Prep: 25mins Cook time: 15mins Serves: 4-6

Ingredients:

½ head of cauliflower, chop into florets

¼ cup of sunflower seeds

¼ cup of cashews

1 tbsp. of coconut oil

1 knob of fresh ginger, grated

1 long red chilli, finely chopped

1 brown onion, chopped

4 garlic, crushed

½ cup of peas

½ corn kernels

1 large carrot, chopped into small cubes

6 button mushrooms, chopped into small pieces

2 swiss chard leaves and stems, chopped finely

¼ cup of tamari sauce

1 tsp cracked pepper

2 tb of vegetable stock or 1 tsp of salt

Garnish with 1 tbsp  black sesame seeds and fresh chopped coriander

Directions:

  1.  Pulse in a food processor the cauliflower, sunflower seeds and cashews until it is in a rice consistency.

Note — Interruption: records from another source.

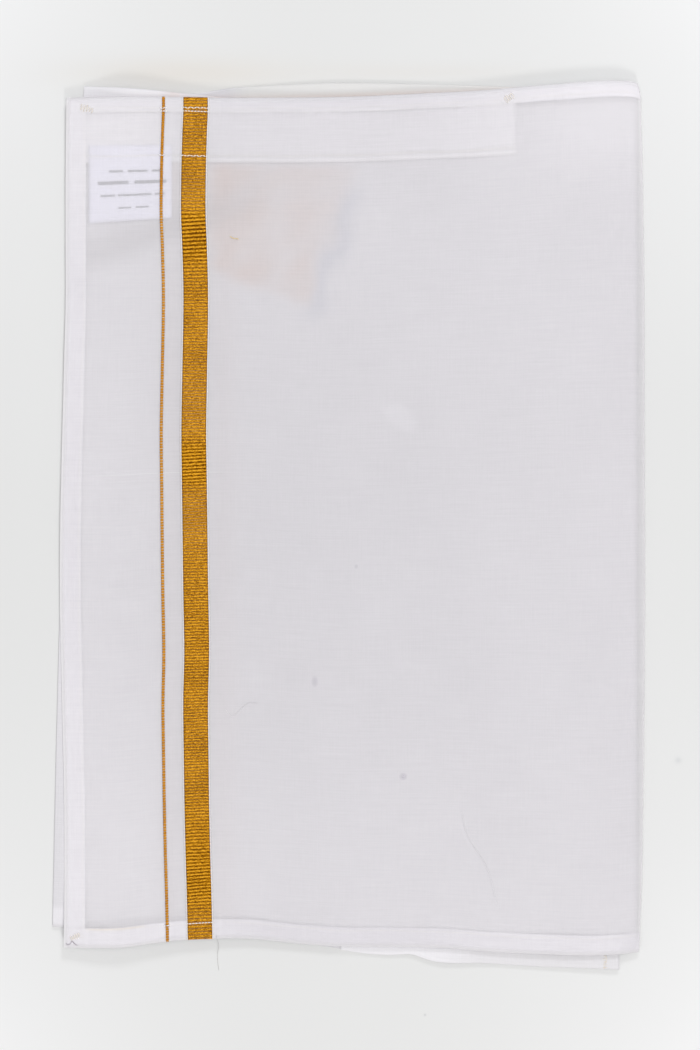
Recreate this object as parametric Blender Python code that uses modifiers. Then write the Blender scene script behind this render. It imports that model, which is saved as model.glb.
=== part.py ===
"""A ready-made dhoti: one sheer cotton cloth with a woven gold border, folded flat in three.

The cloth lies on a surface, Z up, with the waist end at +Y. Its top stretch faces up, turns
round the right-hand fold (+X) and goes back as the second stretch; that turns round the
left-hand fold and comes back as the third and lowest one. The origin is on the surface, under
the middle of the folded cloth. The two hidden stretches are one solid, layered at its edges.
"""

from collections import namedtuple
import math

import bpy
import numpy as np

MM = 0.001

# Driving dimensions
FOLDED_WIDTH = 439 * MM
FOLDED_LENGTH = 658 * MM
WALL = 1.2 * MM
GAP = 0.3 * MM
HALF_WIDTH = FOLDED_WIDTH / 2
HALF_LENGTH = FOLDED_LENGTH / 2

# Sewn and woven details
SIDE_HEM = 15 * MM
TOP_HEM = 11 * MM
BOTTOM_HEM = 14 * MM
TRIM_WALL = 1.0 * MM
WAISTBAND_LENGTH = 332 * MM
WAISTBAND_DEPTH = 48 * MM
LABEL_WIDTH = 62 * MM
LABEL_DEPTH = 57 * MM
LABEL_FROM_SIDE = 18.4 * MM
LABEL_FROM_TOP = 35 * MM
ZARI_LINE_FROM_SIDE = 70.5 * MM
ZARI_LINE_WIDTH = 2.2 * MM
ZARI_BAND_FROM_SIDE = 86.9 * MM
ZARI_BAND_WIDTH = 18.3 * MM

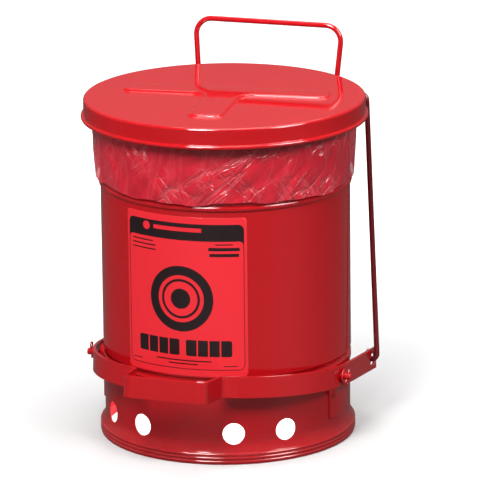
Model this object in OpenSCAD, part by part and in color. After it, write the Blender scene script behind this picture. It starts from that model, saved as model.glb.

  2. Heat oil in a large fry pan over low-medium heat and sauté ginger, chilli, onion and garlic until translucent.

  3. Add in remaining vegetables and cook for 5-10mins to soften the vegetables then add in the tamari, cracked pepper, vegetable stock or salt and mix through.

  4. Add in the cauliflower mixture until heated through

  5. Garnish with fresh coriander and black sesame seeds and serve.